At this point, we can use these primitives to construct a hierarchy of bounding boxes using the procedure described in lecture. Then all we need to do is determine whether ray hits an AABB (in which case we need to check whether it hits each of its contained objects) or misses the AABB (in which case we can prune its entire subtree!

Let's build up to the 3D case by starting simpler. The observation here is that a an axis-aligned 3D cuboid can be expressed as the intersection of three "slabs", where a "slab" is the region of space between two parallel (axis-aligned, in this case) planes.

4. Find the range of $t$ values for which the 3D ray $\mathbf{p} + t \mathbf{d}$ sits inside the "slab" between the two planes $x = x_\min$ and $x = x_\max$.
5. Repeat the prior exercise for corresponding $y$ and $z$ slabs.

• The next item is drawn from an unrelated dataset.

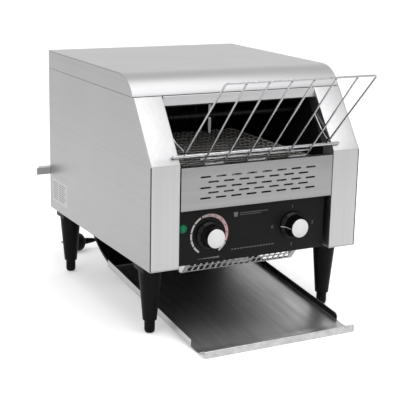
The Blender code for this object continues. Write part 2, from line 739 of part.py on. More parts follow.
def foot(name, x, y, plastic, root):
    """Levelling foot: a rounded pad on a stud that screws into the leg."""
    axis = empty(f"{name}_axis", (x, y, 0), root)
    stud, top = 0.0038, LEG_JOINT_Z - GAP
    profile = [(0, 0), (0.0055, 0), (0.0078, 0.0025), (0.0085, 0.006), (0.0085, top),
               (stud, top), (stud, LEG_JOINT_Z + 0.030), (0, LEG_JOINT_Z + 0.030)]
    return solid(name, turned(profile, 14), plastic, axis, smooth=True)


def feed_rack(chrome, root):
    """Welded wire rack: frame, rest rod, cross rod and three looped pairs of wires."""
    knee = Vector((0, ROD_Y - 0.0010, ROD_Z + 0.0046))
    stay = [(0.1335, 0.0570, 0.3252), (0.1310, 0.0300, 0.3020), (RACK_HALF, *knee.yz)]
    right = [Vector(p) for p in (*stay, (RACK_HALF, RACK_TOP_Y, RACK_TOP_Z))]
    left = [Vector((-p.x, p.y, p.z)) for p in right[::-1]]
    wire("rack_frame", filleted(right + left, 0.007, 4), WIRE_R, chrome, root)
    wire("rack_rod", [(-0.148, ROD_Y, ROD_Z), (0.148, ROD_Y, ROD_Z)], ROD_R, chrome, root)
    cross_y, cross_z = 0.0100, 0.2779
    wire("rack_cross_rod", [(-0.0986, cross_y, cross_z), (0.0986, cross_y, cross_z)], WIRE_R, chrome, root)
    # The loops pass in front of the rest rod, then the cross rod, and end just short of the top bar.
    low = Vector((0, 0.0140, 0.2685))
    top = Vector((0, RACK_TOP_Y, RACK_TOP_Z))
    top += (low - top).normalized() * (2 * WIRE_R + GAP)
    for name, x in (("left", -LOOP_PITCH), ("centre", 0.0), ("right", LOOP_PITCH)):
        down = [Vector((x - LOOP_PITCH / 4, y, z)) for y, z in (top.yz, low.yz)]
        up = [Vector((2 * x - p.x, p.y, p.z)) for p in down[::-1]]
        wire(f"rack_loop_{name}", filleted(down + up, 0.006, 3), WIRE_R, chrome, root)


# ---------------------------------------------------------------- supply cord


def cord_gland(rubber, root):
    """Tapered strain relief with a collar inside and outside the back plate."""
    out = [(0.0038, -0.006), (0.0085, -0.006), (0.0085, -SHEET - GAP), (0.0060, -SHEET - GAP),
           (0.0060, GAP), (0.0085, GAP), (0.0085, 0.003), (0.0062, 0.006), (0.0048, GLAND_REACH),
           (0.0038, GLAND_REACH)]
    mesh = turned(out, 12, ALONG_Y, GLAND, closed=True)
    solid("cord_gland", mesh, rubber, root, smooth=True)


def supply_cord(rubber, root):
    """The lead from the gland to the coil, the coil, and the lead from the coil to the plug."""
    ground = CORD_R + 0.0002
    start = GLAND + Vector((0, GLAND_REACH + GAP, 0))
    outer = COIL_MEAN_R + COIL_BUNDLE_R
    to_coil = [start, GLAND + Vector((0, 0.040, -0.0015)), GLAND + Vector((-0.002, 0.060, -0.014)),
               GLAND + Vector((-0.005, 0.078, -0.045)), GLAND + Vector((-0.008, 0.088, -0.085)),
               GLAND + Vector((-0.013, 0.098, -0.120)), Vector((0.1405, 0.5288, 0.0112)),
               Vector((0.138, 0.536, ground + 0.0022)), Vector((0.1325, 0.5425, ground + 0.0002)),
               Vector((0.124, 0.548, ground)), Vector((0.104, 0.5545, ground)),
               Vector((COIL.x + 0.028, COIL.y + COIL_MEAN_R + 0.0072, ground))]
    wire("power_cord", smooth_path(to_coil, 0.009), CORD_R, rubber, root)
    core = [(COIL_MEAN_R - COIL_BUNDLE_R, 0.0002), (outer, 0.0002), (outer, COIL_HIGH),
            (COIL_MEAN_R - COIL_BUNDLE_R, COIL_HIGH)]
    solid("cord_coil", turned(core, 24, place=COIL, closed=True), rubber, root, smooth=True)
    to_plug = [Vector((-0.0007, 0.5083, ground + 0.0035)), Vector((-0.005, 0.5053, ground + 0.0021)),
               Vector((-0.0122, 0.5023, ground + 0.0011)), Vector((-0.020, 0.5013, ground + 0.0015)),
               Vector((-0.034, 0.5003, ground + 0.0053)), Vector((-0.048, 0.4987, ground + 0.0105)),
               PLUG + Vector((PLUG_NECK + 0.010, -0.0002, -0.0006)), PLUG + Vector((PLUG_NECK + 0.005, 0, 0)),
               PLUG + Vector((PLUG_NECK + GAP, 0, 0))]
    wire("plug_lead", smooth_path(to_plug, 0.009), CORD_R, rubber, root)


def power_plug(rubber, root):
    """Round moulded plug lying on its side, with its two pins and a tapered neck."""
    profile = [(0, -0.0140), (0.0150, -0.0140), (0.0172, -0.0120), (0.0172, 0.0020), (0.0150, 0.0070),
               (0.0085, 0.0125), (0.0072, 0.0160), (0.0050, PLUG_NECK), (0, PLUG_NECK)]
    plug = solid("power_plug", turned(profile, 16, ALONG_X, PLUG), rubber, root, smooth=True)
    for side in (-1, 1):
        pin = [(0, -0.0330), (0.0024, -0.0325), (0.0024, -0.010), (0, -0.010)]
        join(plug, turned(pin, 8, ALONG_X, PLUG + Vector((0, side * 0.0095, 0))))


# ---------------------------------------------------------------- assembly


def build():
    clear_scene()
    root = empty("toaster_frame", (0, -MIDDLE_Y, 0))
    steel = finish("brushed_steel", 0xB8B8B8, 0.34, 1.0)
    panel_black = finish("black_panel", 0x212121, 0.45)
    inner_steel = finish("chamber_steel", 0x6E6C68, 0.42, 1.0)
    chrome = finish("chromed_wire", 0xCFCFCF, 0.16, 1.0)
    black_plastic = finish("black_plastic", 0x161616, 0.42)
    rubber = finish("black_rubber", 0x141414, 0.6)
    green = finish("green_lens", 0x00805A, 0.2)
    quartz = finish("frosted_quartz", 0xCFC8BC, 0.35)
    dark_steel = finish("dark_steel", 0x34322F, 0.5, 1.0)

    for name, side in (("left", -1), ("right", 1)):
        side_panel(f"{name}_side_panel", side, steel, root)
        front_pillar(f"{name}_front_pillar", side, steel, root)
        chamber_wall(f"{name}_chamber_wall", side, inner_steel, root)
    top_cover(steel, root)
    header_strip(steel, root)
    vent_panel(steel, root)
    control_panel(panel_black, root)
    base_frame(steel, root)
    rear_panel(steel, root)
    rear_spacer(steel, root)

    upper_reflector(inner_steel, root)
    control_bay_shell(inner_steel, root)
    lower_guard(steel, root)
    for level, places in (("upper", UPPER_HEATERS), ("lower", LOWER_HEATERS)):
        for end, place in places.items():
            heater(f"{level}_heater_{end}", place, quartz, root)
    heater_hanger(inner_steel, root)

    conveyor_belt(dark_steel, root)
    conveyor_drive(inner_steel, dark_steel, root)
    drive_chain(dark_steel, root)
    gear_motor(dark_steel, root)
    fan_housing(black_plastic, root)
    fan_rotor(black_plastic, root)

    control_parts(black_plastic, dark_steel, green, root)
    knob("speed_knob", SPEED_KNOB, black_plastic, steel, root)
    knob("mode_knob", MODE_KNOB, black_plastic, steel, root)

    toast_chute(dark_steel, root)
    toast_tray(steel, root)
    for end, y in LEG_Y.items():
        for name, side in (("left", -1), ("right", 1)):
            leg(f"{end}_{name}_leg", side * LEG_X, y, black_plastic, root)
            foot(f"{end}_{name}_foot", side * LEG_X, y, black_plastic, root)
    feed_rack(chrome, root)

    cord_gland(rubber, root)
    supply_cord(rubber, root)
    power_plug(rubber, root)


build()
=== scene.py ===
"""Looks of a countertop conveyor toaster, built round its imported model.

Each new piece is drawn in the cabinet's own frame, in metres: X runs across the machine, Y from the
front face to the back and Z up from the table. `settle` carries it to the shared frame, gives it
its finish and hangs it on the body that it belongs to.
"""

import json
import logging
import math
from collections.abc import Callable, Iterable, Sequence
from dataclasses import dataclass
from enum import Enum
from itertools import pairwise

import bpy
from mathutils import Matrix, Vector

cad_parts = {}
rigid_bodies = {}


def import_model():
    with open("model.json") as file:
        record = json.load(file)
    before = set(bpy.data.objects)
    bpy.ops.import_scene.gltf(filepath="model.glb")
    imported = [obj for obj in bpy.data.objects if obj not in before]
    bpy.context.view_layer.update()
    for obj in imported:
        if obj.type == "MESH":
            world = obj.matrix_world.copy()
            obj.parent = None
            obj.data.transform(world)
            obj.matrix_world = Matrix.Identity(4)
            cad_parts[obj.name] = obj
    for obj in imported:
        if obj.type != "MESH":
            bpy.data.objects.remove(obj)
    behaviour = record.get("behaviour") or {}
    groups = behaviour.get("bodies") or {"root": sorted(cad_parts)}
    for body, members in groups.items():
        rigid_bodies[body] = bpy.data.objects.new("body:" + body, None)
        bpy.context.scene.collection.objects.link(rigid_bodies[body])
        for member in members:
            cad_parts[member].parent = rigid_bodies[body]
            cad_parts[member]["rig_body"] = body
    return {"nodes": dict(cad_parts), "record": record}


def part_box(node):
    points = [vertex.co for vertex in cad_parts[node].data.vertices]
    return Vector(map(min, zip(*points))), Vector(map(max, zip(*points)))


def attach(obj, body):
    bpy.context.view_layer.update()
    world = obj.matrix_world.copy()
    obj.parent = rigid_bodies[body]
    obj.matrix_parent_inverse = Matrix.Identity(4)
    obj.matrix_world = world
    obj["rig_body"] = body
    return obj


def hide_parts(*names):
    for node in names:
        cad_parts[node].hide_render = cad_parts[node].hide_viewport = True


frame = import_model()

LOG = logging.getLogger("toaster")
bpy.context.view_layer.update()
FRONT_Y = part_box("vent_panel")[0].y
SHEET = 0.0012
GAP = 0.0003

Flat = tuple[float, float]
Piece = bpy.types.Object
Socket = bpy.types.NodeSocket
Sockets = dict[str | int, object] | Sequence[object]


# ------------------------------------------------------------------ places


@dataclass(frozen=True)
class Room:
    """The space that one CAD node takes, in the cabinet's own frame."""

    low: Vector
    high: Vector

    @classmethod
    def of(cls, node: str) -> "Room":
        """The room of a CAD node.

        Args:
            node: The node's name.

        Returns:
            Its lowest and highest corners.
        """
        low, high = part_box(node)
        shift = Vector((0, FRONT_Y, 0))
        return cls(low - shift, high - shift)

    @property
    def centre(self) -> Vector:
        """The middle of the room."""
        return (self.low + self.high) / 2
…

From here, we can observe that the ray passes through the box only if it ever sits inside all three slabs at the same time. Devise a scheme for determining whether the ray intersects the box.
6. Give an approach for determining the coordinates of the point where the ray enters the box.

If you have time, go ahead and sketch out some pseudocode for bounding volume hierarchy construction:

7. Given a list of objects, each of which is a Triangle or a Sphere, write pseudocode construct a bounding volume hierarchy. At each level of the tree, divide the objects in half by sorting their position (e.g., the point at their center) along a coordinate axis and create a subtree containing each half of the objects. Cycle through the $x$, $y$, and $z$ axes at subsequent levels of the tree.